__SET PROBLEM__. Copy each line that holds "from".
:::
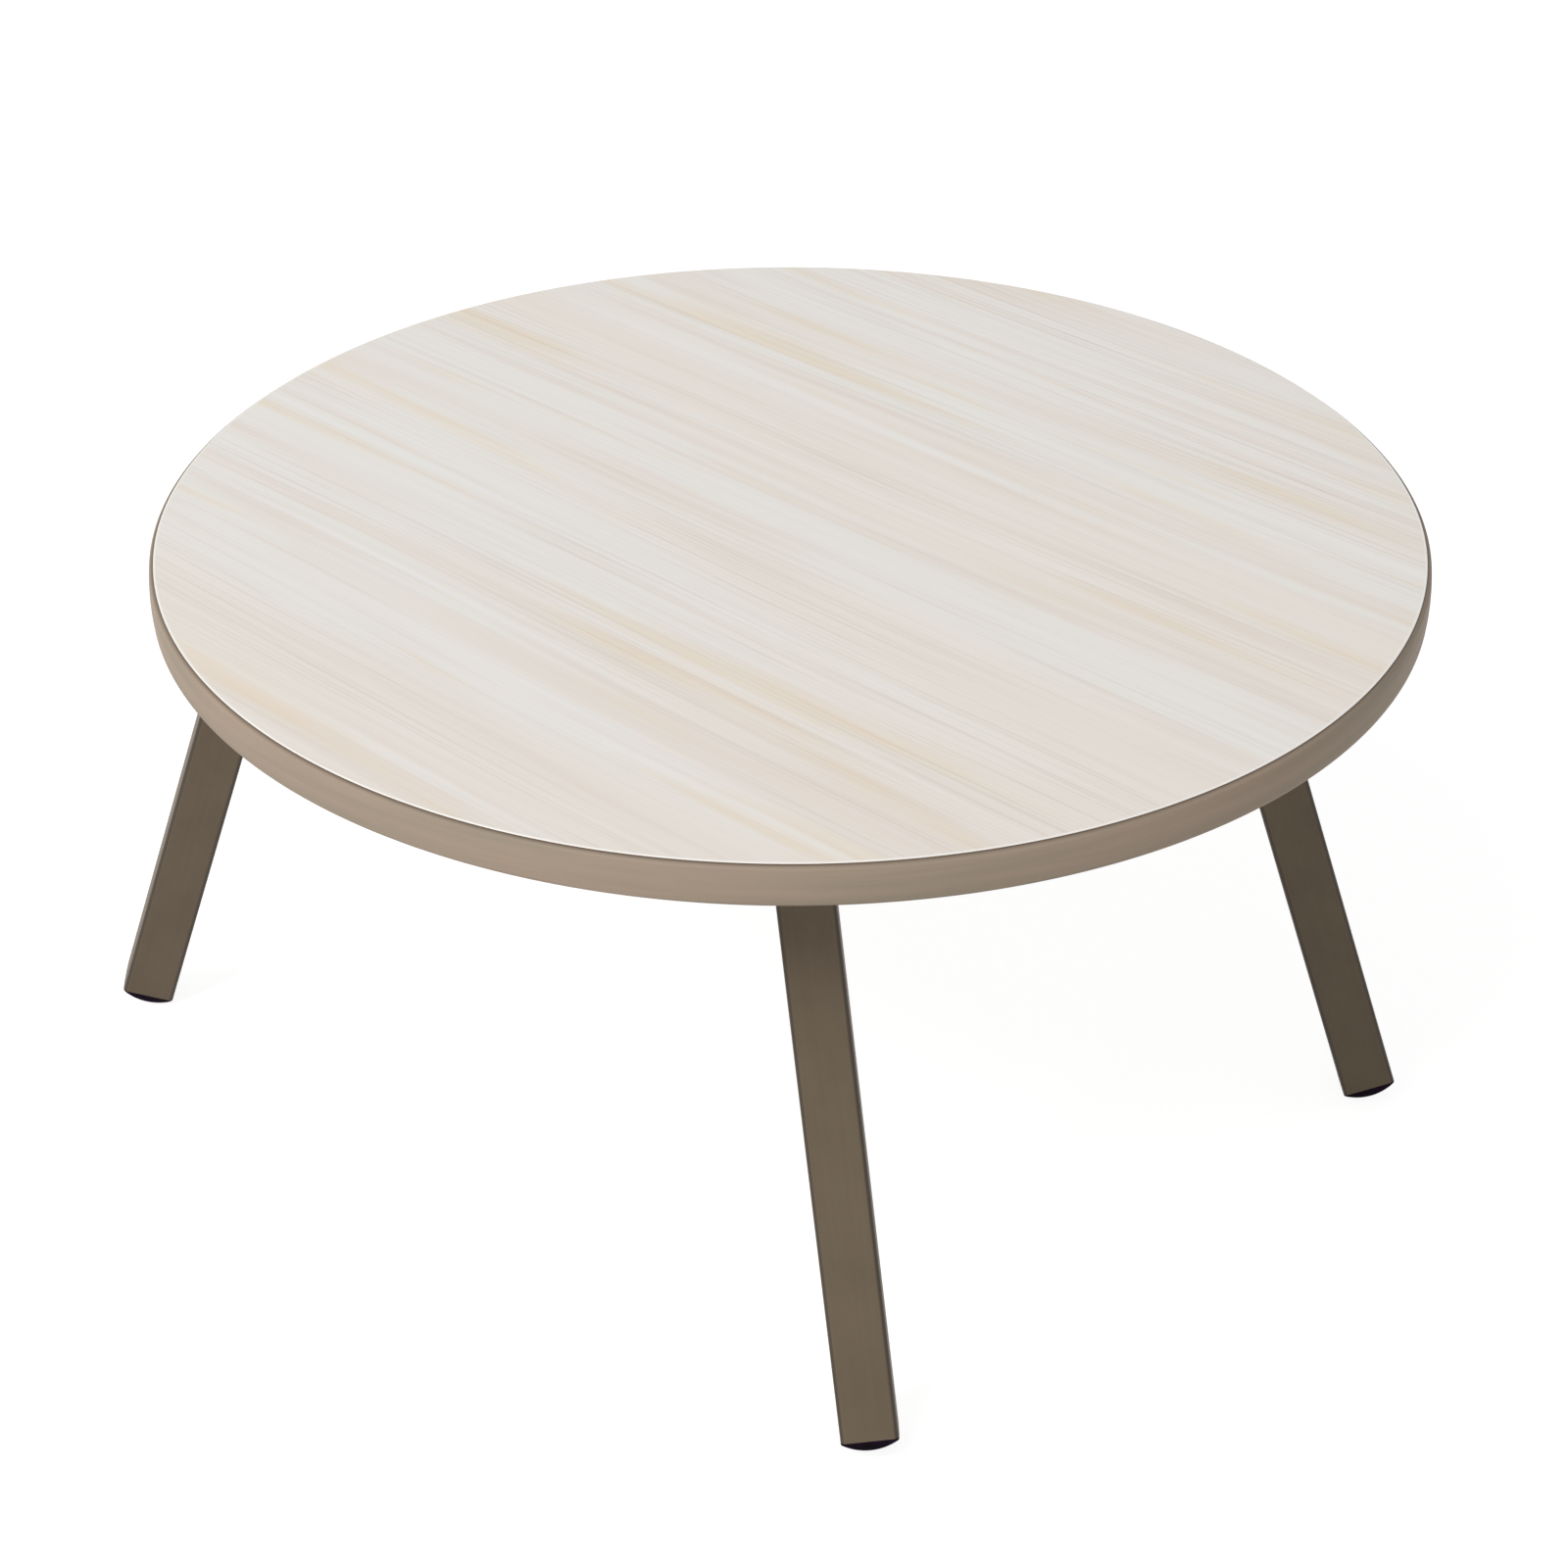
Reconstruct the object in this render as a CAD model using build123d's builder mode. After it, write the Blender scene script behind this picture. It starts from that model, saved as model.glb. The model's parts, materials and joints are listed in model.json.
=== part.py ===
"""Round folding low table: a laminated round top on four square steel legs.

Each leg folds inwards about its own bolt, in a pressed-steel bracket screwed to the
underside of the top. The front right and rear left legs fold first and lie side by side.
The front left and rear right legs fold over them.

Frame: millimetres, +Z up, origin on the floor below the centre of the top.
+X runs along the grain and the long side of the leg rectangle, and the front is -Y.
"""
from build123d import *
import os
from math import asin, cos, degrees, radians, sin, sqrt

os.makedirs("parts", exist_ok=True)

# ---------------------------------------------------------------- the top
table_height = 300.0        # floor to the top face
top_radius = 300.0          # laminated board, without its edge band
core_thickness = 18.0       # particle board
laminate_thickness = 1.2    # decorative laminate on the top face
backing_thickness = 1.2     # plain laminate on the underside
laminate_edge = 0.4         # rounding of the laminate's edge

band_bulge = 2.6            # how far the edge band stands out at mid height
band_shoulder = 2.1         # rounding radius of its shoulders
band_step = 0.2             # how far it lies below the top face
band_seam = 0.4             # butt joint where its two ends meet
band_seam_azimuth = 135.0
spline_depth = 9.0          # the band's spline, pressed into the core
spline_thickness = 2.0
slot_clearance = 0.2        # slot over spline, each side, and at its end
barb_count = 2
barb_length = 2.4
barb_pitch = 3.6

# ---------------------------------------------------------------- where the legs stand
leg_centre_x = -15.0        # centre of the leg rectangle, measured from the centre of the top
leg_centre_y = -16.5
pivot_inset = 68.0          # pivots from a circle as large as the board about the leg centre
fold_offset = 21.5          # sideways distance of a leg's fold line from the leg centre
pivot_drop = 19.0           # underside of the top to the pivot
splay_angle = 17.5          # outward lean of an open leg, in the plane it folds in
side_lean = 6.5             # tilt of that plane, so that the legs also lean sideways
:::
__RESPONSE TO THIS TASK__.
Reconstruct the object in this render as a CAD model using build123d's builder mode. After it, write the Blender scene script behind this picture. It starts from that model, saved as model.glb. The model's parts, materials and joints are listed in model.json.
from build123d import *
from math import asin, cos, degrees, radians, sin, sqrt
leg_centre_x = -15.0        # centre of the leg rectangle, measured from the centre of the top
pivot_inset = 68.0          # pivots from a circle as large as the board about the leg centre
fold_offset = 21.5          # sideways distance of a leg's fold line from the leg centre